* begin Dataset excerpts *
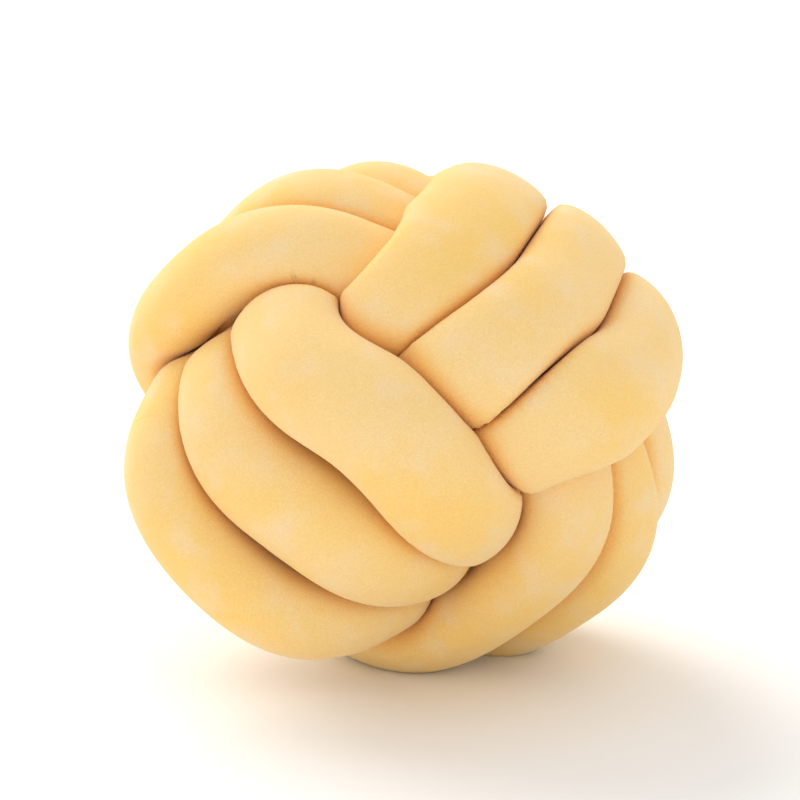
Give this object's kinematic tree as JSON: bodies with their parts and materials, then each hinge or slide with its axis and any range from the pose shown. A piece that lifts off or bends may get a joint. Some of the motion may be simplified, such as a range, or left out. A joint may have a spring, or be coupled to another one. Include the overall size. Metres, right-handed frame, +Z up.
{
  "type": "knot cushion",
  "caption": "Round knot cushion: one long stuffed velvet tube wound into a ball of three crossing bands.",
  "frame": {"origin": "centre of the cushion's outline on the surface that it rests on", "axes": "+Z up, +X to the right and -Y towards whoever looks at its front, as it is shown for sale"},
  "size_m": [0.29, 0.2934, 0.2649],
  "materials": {
    "velvet": "short pile pastel yellow velvet"
  },
  "bodies": {
    "root": {"knotted_tube": "velvet"}
  },
  "joints": []
}
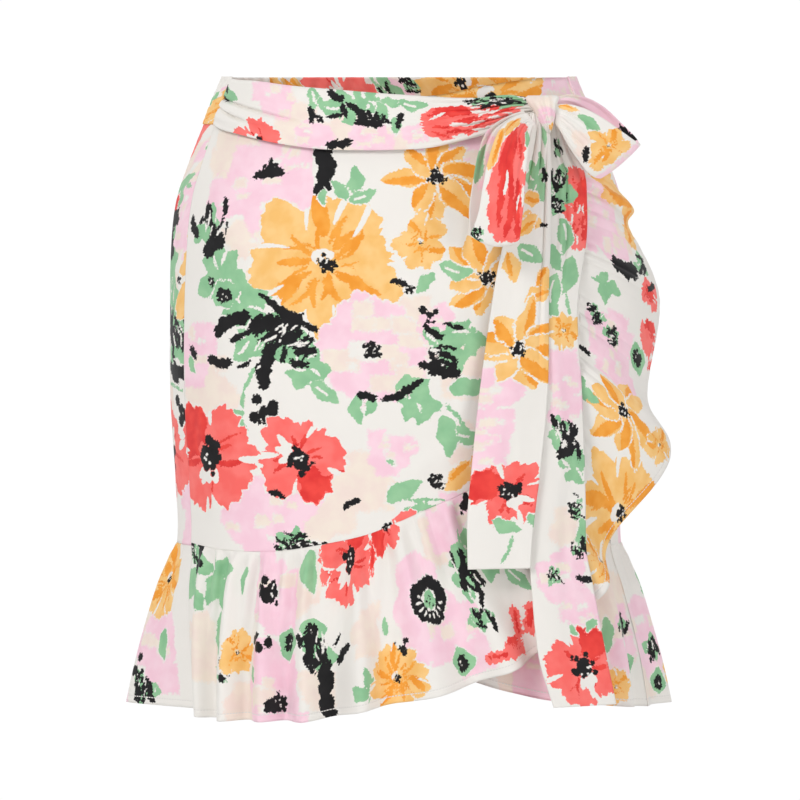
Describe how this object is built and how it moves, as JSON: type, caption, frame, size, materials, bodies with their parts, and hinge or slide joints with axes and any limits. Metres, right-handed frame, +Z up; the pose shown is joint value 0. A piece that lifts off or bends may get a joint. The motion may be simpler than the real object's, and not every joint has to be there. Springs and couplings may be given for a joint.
{
  "type": "wrap skirt",
  "caption": "Short tulip wrap skirt in light woven cloth, filled out, with a gathered ruffle edge, an elastic back waist and a tie bow.",
  "frame": {"origin": "centre of the waist ring at the level of its side seams, where the wearer holds the skirt", "axes": "+X towards the side of the bow, -Y towards the front, +Z up"},
  "size_m": [0.3905, 0.29, 0.4574],
  "materials": {
    "skirt_cloth": "light woven cloth, matt, printed with large painted flowers on off-white",
    "tie_cloth": "the same printed cloth, doubled as ties"
  },
  "bodies": {
    "root": {"overlap_panel": "skirt_cloth", "underlap_panel": "skirt_cloth", "back_panel": "skirt_cloth", "back_waistband": "skirt_cloth", "overlap_ruffle": "skirt_cloth", "underlap_ruffle": "skirt_cloth", "back_ruffle": "skirt_cloth", "sash_left": "tie_cloth", "sash_right": "tie_cloth", "knot": "tie_cloth", "bow_loop_left": "tie_cloth", "bow_loop_right": "tie_cloth", "tail_front": "tie_cloth", "tail_back": "tie_cloth"}
  },
  "joints": []
}
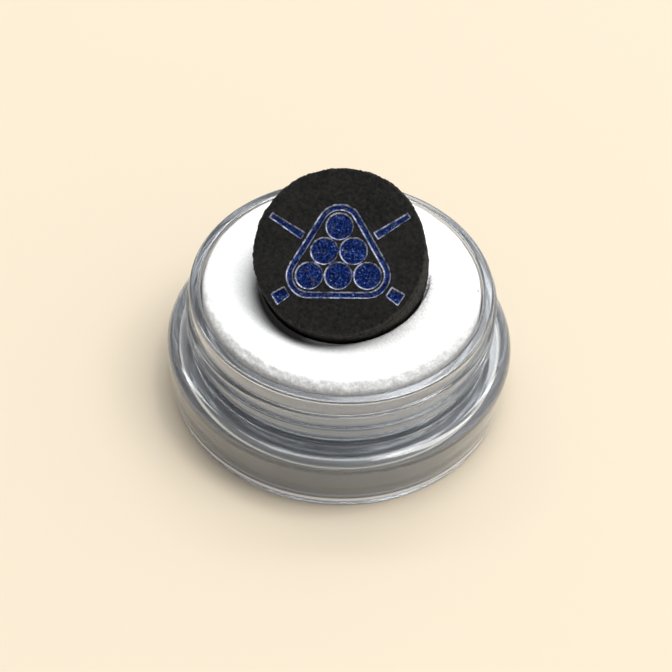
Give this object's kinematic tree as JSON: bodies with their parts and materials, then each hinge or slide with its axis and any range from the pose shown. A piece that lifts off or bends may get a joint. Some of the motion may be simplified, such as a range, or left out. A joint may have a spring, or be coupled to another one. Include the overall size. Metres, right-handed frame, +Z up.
{
  "type": "cue tip in a screw-neck jar",
  "caption": "Round laminated leather cue tip with a blue foil stamp, pushed at a slant into a white foam pad in a small clear screw-neck jar without its lid.",
  "frame": {"origin": "centre of the jar's foot, on the surface it stands on", "axes": "+Z up along the jar's axis, -Y towards the side that the tip's stamped face leans to, +X to the right seen from that side"},
  "size_m": [0.0288, 0.0288, 0.02],
  "materials": {
    "clear_plastic": "gloss",
    "white_foam": "matte",
    "black_leather": "matte",
    "blue_foil": "satin"
  },
  "bodies": {
    "jar": {"jar_body": "clear_plastic"},
    "pad": {"foam_pad": "white_foam"},
    "tip": {"leather_ply_1": "black_leather", "leather_ply_2": "black_leather", "leather_ply_3": "black_leather", "leather_ply_4": "black_leather", "leather_ply_5": "black_leather", "leather_ply_6": "black_leather", "leather_ply_7": "black_leather", "leather_ply_8": "black_leather", "foil_stamp": "blue_foil"}
  },
  "joints": [
    {"name": "pad_lift", "type": "slide", "parent": "jar", "child": "pad", "axis": [0, 0, 1], "range_m": [0, 0.012]},
    {"name": "tip_pull", "type": "slide", "parent": "pad", "child": "tip", "axis": [-0.1028, -0.5093, 0.8544], "range_m": [0, 0.012]}
  ]
}
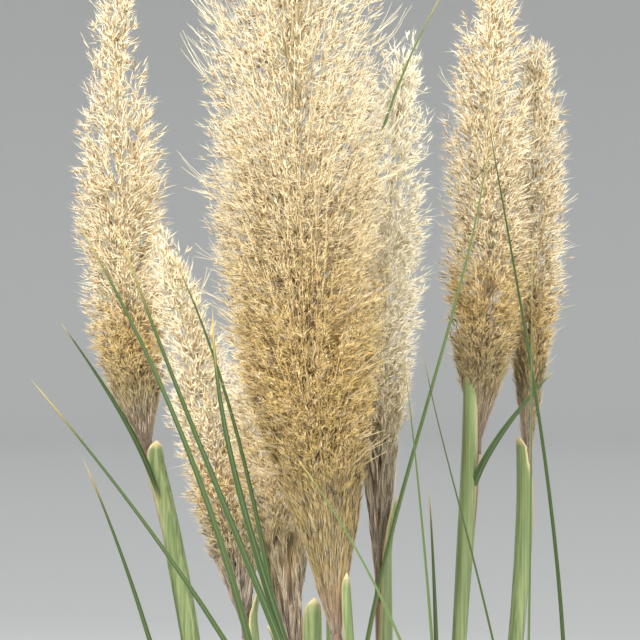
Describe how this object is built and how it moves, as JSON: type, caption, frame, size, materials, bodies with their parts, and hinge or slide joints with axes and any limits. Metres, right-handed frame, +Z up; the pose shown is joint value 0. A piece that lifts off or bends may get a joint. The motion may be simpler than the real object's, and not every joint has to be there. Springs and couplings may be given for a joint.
{
  "type": "pampas grass plant",
  "caption": "Dwarf clump of pampas grass: a woody crown, a fountain of narrow arching leaves, and tall stems with feathery cream plumes.",
  "frame": {"origin": "centre of the crown's flat underside, at ground level", "axes": "+Z up along the stems, -Y towards the tallest plume at the front, +X to the right of it"},
  "size_m": [1.1437, 1.1121, 1.3003],
  "materials": {
    "crown": "dry fibrous old leaf bases, matt",
    "leaf": "ribbed green blade, satin",
    "stem": "smooth pale green sheathed culm, satin",
    "plume": "silky cream hairs over golden brown florets"
  },
  "bodies": {
    "root": {"crown": "crown", "leafy_shoot_01": "leaf", "leafy_shoot_02": "leaf", "leafy_shoot_03": "leaf", "leafy_shoot_04": "leaf", "leafy_shoot_05": "leaf", "leafy_shoot_06": "leaf", "leafy_shoot_07": "leaf", "leafy_shoot_08": "leaf", "leafy_shoot_09": "leaf", "leafy_shoot_10": "leaf", "leafy_shoot_11": "leaf", "leafy_shoot_12": "leaf", "heart_shoot_1": "leaf", "heart_shoot_2": "leaf", "heart_shoot_3": "leaf", "heart_shoot_4": "leaf", "stem_1": "stem", "plume_1": "plume", "stem_2": "stem", "plume_2": "plume", "stem_3": "stem", "plume_3": "plume", "stem_4": "stem", "plume_4": "plume", "stem_5": "stem", "plume_5": "plume", "stem_6": "stem", "plume_6": "plume", "stem_7": "stem", "plume_7": "plume"}
  },
  "joints": []
}
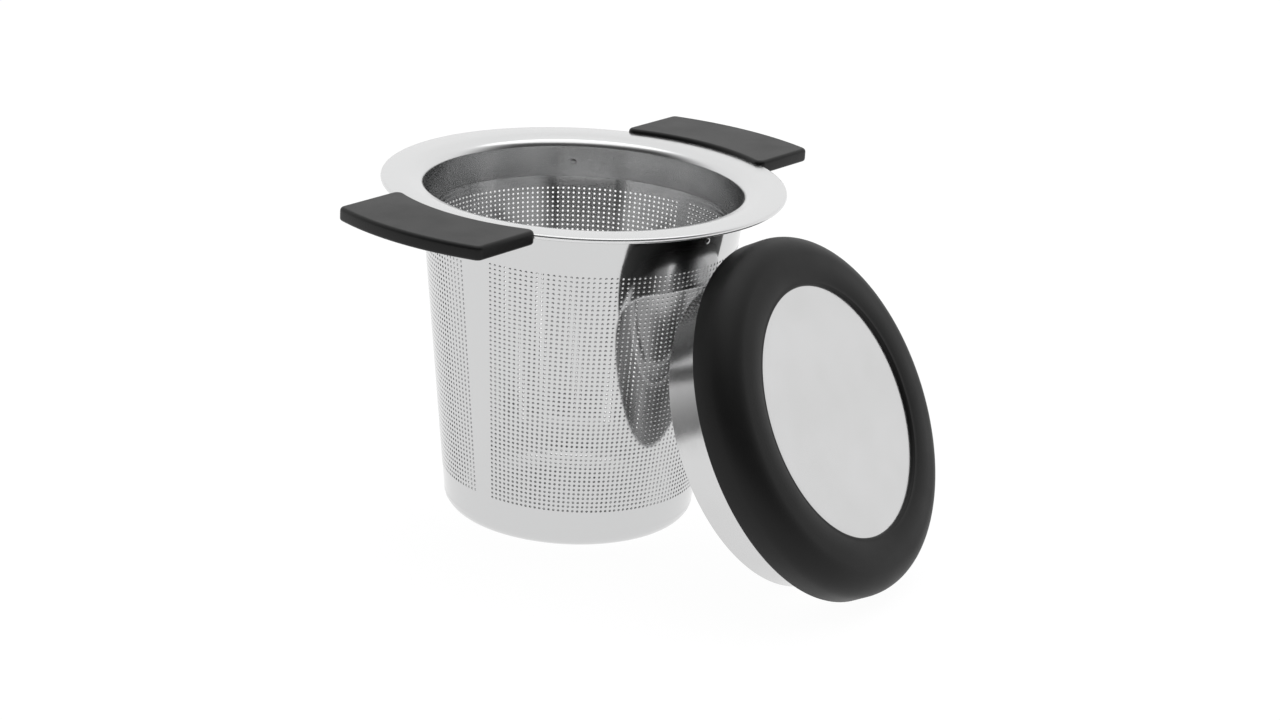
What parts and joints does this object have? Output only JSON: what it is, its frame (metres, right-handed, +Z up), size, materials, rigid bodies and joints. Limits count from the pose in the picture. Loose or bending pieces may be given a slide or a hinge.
* end Dataset excerpts *
Task: Without leaving anything out, give the entries again exactly.

Finished answer:
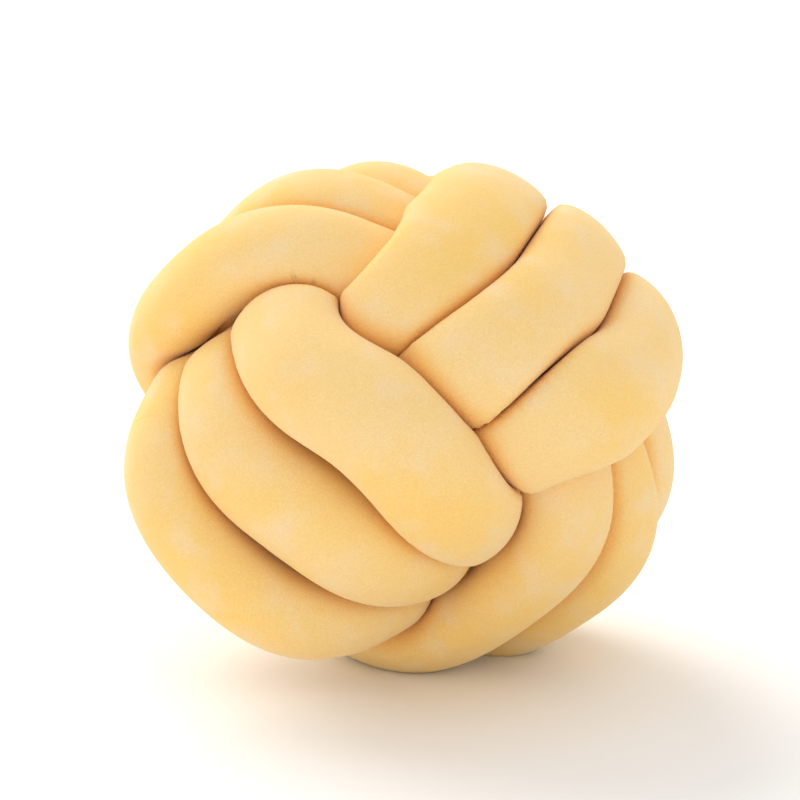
Give this object's kinematic tree as JSON: bodies with their parts and materials, then each hinge or slide with its axis and any range from the pose shown. A piece that lifts off or bends may get a joint. Some of the motion may be simplified, such as a range, or left out. A joint may have a spring, or be coupled to another one. Include the overall size. Metres, right-handed frame, +Z up.
{
  "type": "knot cushion",
  "caption": "Round knot cushion: one long stuffed velvet tube wound into a ball of three crossing bands.",
  "frame": {"origin": "centre of the cushion's outline on the surface that it rests on", "axes": "+Z up, +X to the right and -Y towards whoever looks at its front, as it is shown for sale"},
  "size_m": [0.29, 0.2934, 0.2649],
  "materials": {
    "velvet": "short pile pastel yellow velvet"
  },
  "bodies": {
    "root": {"knotted_tube": "velvet"}
  },
  "joints": []
}
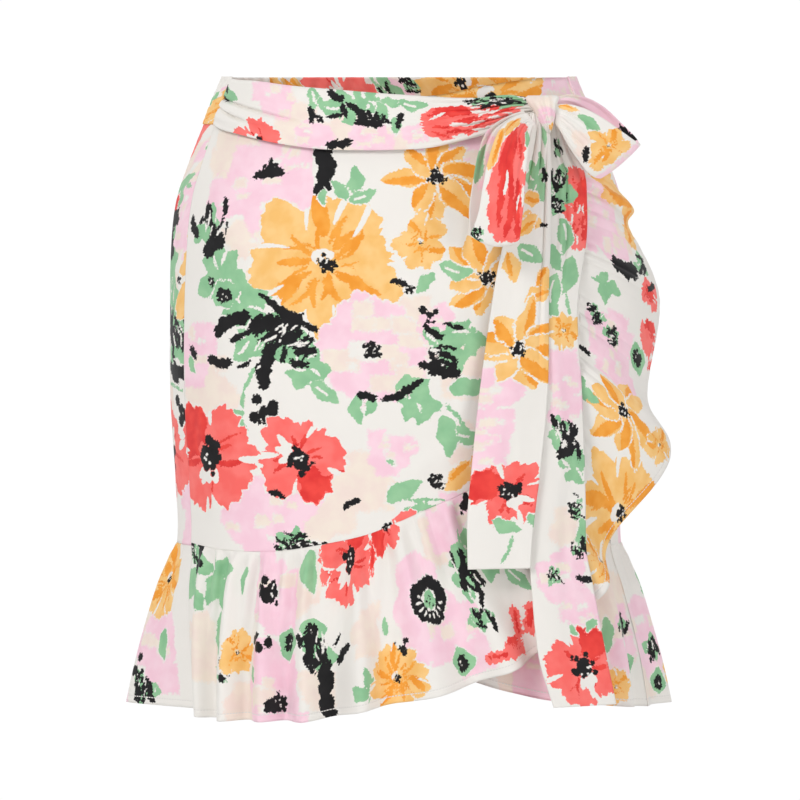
Describe how this object is built and how it moves, as JSON: type, caption, frame, size, materials, bodies with their parts, and hinge or slide joints with axes and any limits. Metres, right-handed frame, +Z up; the pose shown is joint value 0. A piece that lifts off or bends may get a joint. The motion may be simpler than the real object's, and not every joint has to be there. Springs and couplings may be given for a joint.
{
  "type": "wrap skirt",
  "caption": "Short tulip wrap skirt in light woven cloth, filled out, with a gathered ruffle edge, an elastic back waist and a tie bow.",
  "frame": {"origin": "centre of the waist ring at the level of its side seams, where the wearer holds the skirt", "axes": "+X towards the side of the bow, -Y towards the front, +Z up"},
  "size_m": [0.3905, 0.29, 0.4574],
  "materials": {
    "skirt_cloth": "light woven cloth, matt, printed with large painted flowers on off-white",
    "tie_cloth": "the same printed cloth, doubled as ties"
  },
  "bodies": {
    "root": {"overlap_panel": "skirt_cloth", "underlap_panel": "skirt_cloth", "back_panel": "skirt_cloth", "back_waistband": "skirt_cloth", "overlap_ruffle": "skirt_cloth", "underlap_ruffle": "skirt_cloth", "back_ruffle": "skirt_cloth", "sash_left": "tie_cloth", "sash_right": "tie_cloth", "knot": "tie_cloth", "bow_loop_left": "tie_cloth", "bow_loop_right": "tie_cloth", "tail_front": "tie_cloth", "tail_back": "tie_cloth"}
  },
  "joints": []
}
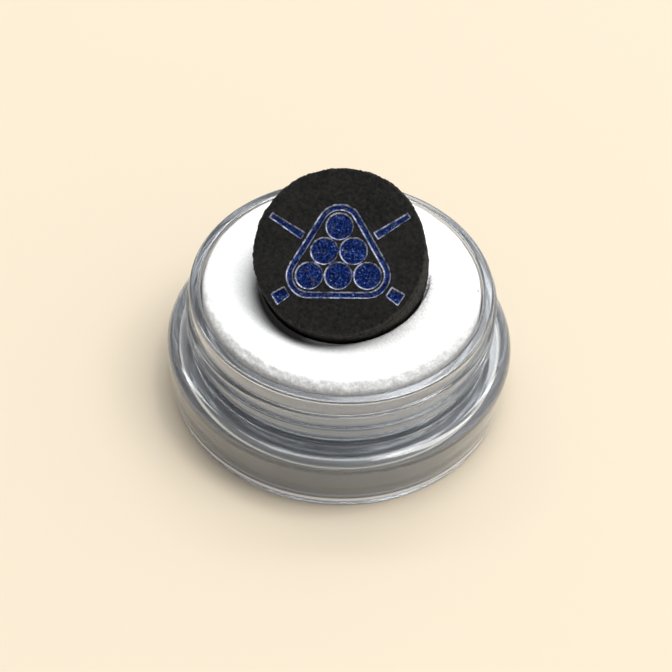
Give this object's kinematic tree as JSON: bodies with their parts and materials, then each hinge or slide with its axis and any range from the pose shown. A piece that lifts off or bends may get a joint. Some of the motion may be simplified, such as a range, or left out. A joint may have a spring, or be coupled to another one. Include the overall size. Metres, right-handed frame, +Z up.
{
  "type": "cue tip in a screw-neck jar",
  "caption": "Round laminated leather cue tip with a blue foil stamp, pushed at a slant into a white foam pad in a small clear screw-neck jar without its lid.",
  "frame": {"origin": "centre of the jar's foot, on the surface it stands on", "axes": "+Z up along the jar's axis, -Y towards the side that the tip's stamped face leans to, +X to the right seen from that side"},
  "size_m": [0.0288, 0.0288, 0.02],
  "materials": {
    "clear_plastic": "gloss",
    "white_foam": "matte",
    "black_leather": "matte",
    "blue_foil": "satin"
  },
  "bodies": {
    "jar": {"jar_body": "clear_plastic"},
    "pad": {"foam_pad": "white_foam"},
    "tip": {"leather_ply_1": "black_leather", "leather_ply_2": "black_leather", "leather_ply_3": "black_leather", "leather_ply_4": "black_leather", "leather_ply_5": "black_leather", "leather_ply_6": "black_leather", "leather_ply_7": "black_leather", "leather_ply_8": "black_leather", "foil_stamp": "blue_foil"}
  },
  "joints": [
    {"name": "pad_lift", "type": "slide", "parent": "jar", "child": "pad", "axis": [0, 0, 1], "range_m": [0, 0.012]},
    {"name": "tip_pull", "type": "slide", "parent": "pad", "child": "tip", "axis": [-0.1028, -0.5093, 0.8544], "range_m": [0, 0.012]}
  ]
}
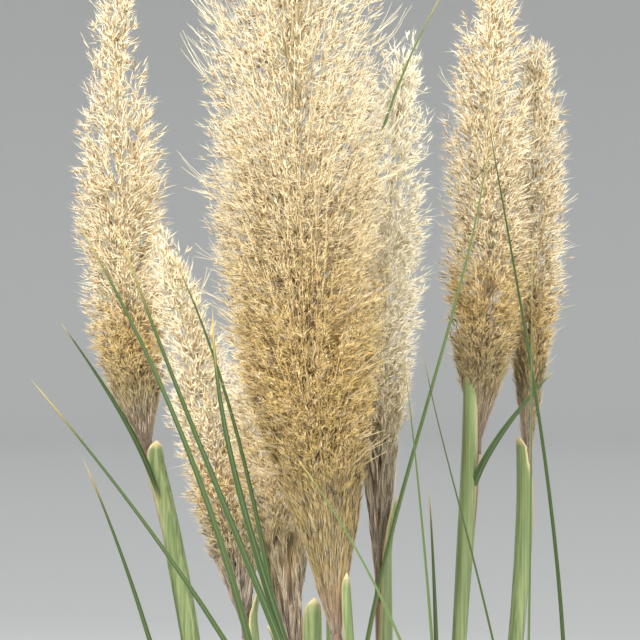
Describe how this object is built and how it moves, as JSON: type, caption, frame, size, materials, bodies with their parts, and hinge or slide joints with axes and any limits. Metres, right-handed frame, +Z up; the pose shown is joint value 0. A piece that lifts off or bends may get a joint. The motion may be simpler than the real object's, and not every joint has to be there. Springs and couplings may be given for a joint.
{
  "type": "pampas grass plant",
  "caption": "Dwarf clump of pampas grass: a woody crown, a fountain of narrow arching leaves, and tall stems with feathery cream plumes.",
  "frame": {"origin": "centre of the crown's flat underside, at ground level", "axes": "+Z up along the stems, -Y towards the tallest plume at the front, +X to the right of it"},
  "size_m": [1.1437, 1.1121, 1.3003],
  "materials": {
    "crown": "dry fibrous old leaf bases, matt",
    "leaf": "ribbed green blade, satin",
    "stem": "smooth pale green sheathed culm, satin",
    "plume": "silky cream hairs over golden brown florets"
  },
  "bodies": {
    "root": {"crown": "crown", "leafy_shoot_01": "leaf", "leafy_shoot_02": "leaf", "leafy_shoot_03": "leaf", "leafy_shoot_04": "leaf", "leafy_shoot_05": "leaf", "leafy_shoot_06": "leaf", "leafy_shoot_07": "leaf", "leafy_shoot_08": "leaf", "leafy_shoot_09": "leaf", "leafy_shoot_10": "leaf", "leafy_shoot_11": "leaf", "leafy_shoot_12": "leaf", "heart_shoot_1": "leaf", "heart_shoot_2": "leaf", "heart_shoot_3": "leaf", "heart_shoot_4": "leaf", "stem_1": "stem", "plume_1": "plume", "stem_2": "stem", "plume_2": "plume", "stem_3": "stem", "plume_3": "plume", "stem_4": "stem", "plume_4": "plume", "stem_5": "stem", "plume_5": "plume", "stem_6": "stem", "plume_6": "plume", "stem_7": "stem", "plume_7": "plume"}
  },
  "joints": []
}
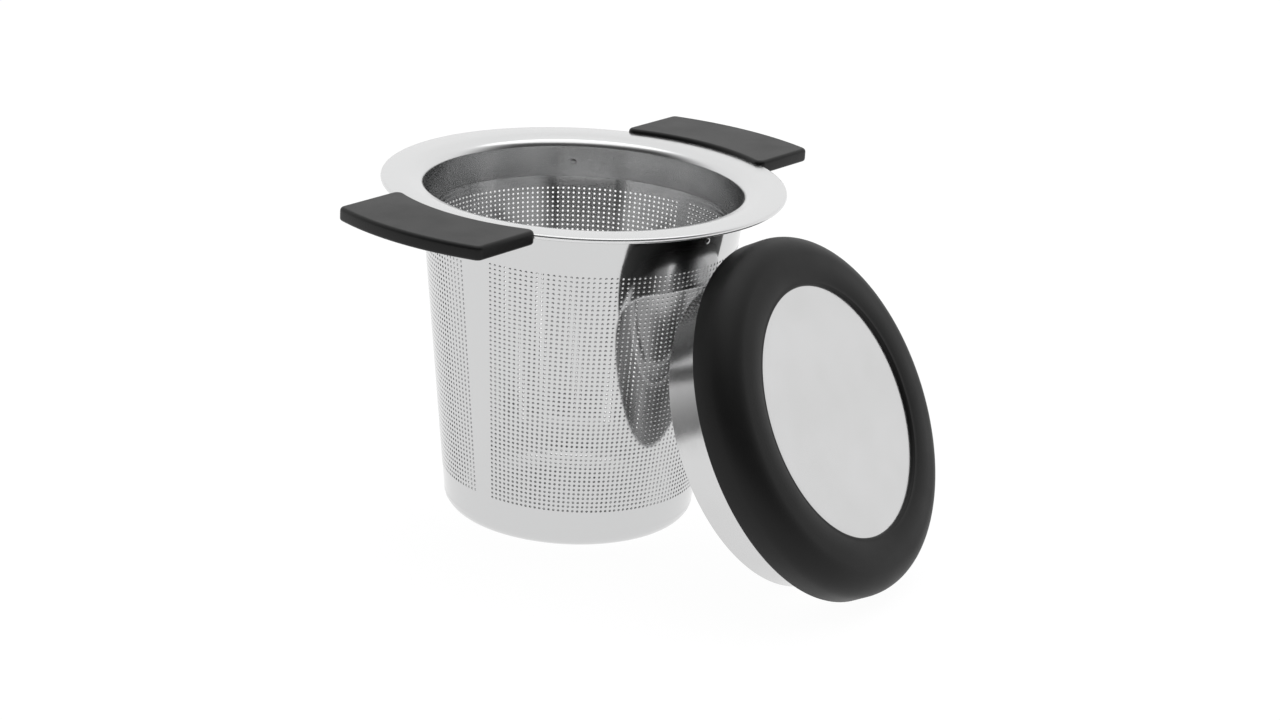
What parts and joints does this object have? Output only JSON: what it is, its frame (metres, right-handed, +Z up), size, materials, rigid bodies and joints. Limits count from the pose in the picture. Loose or bending pieces may be given a slide or a hinge.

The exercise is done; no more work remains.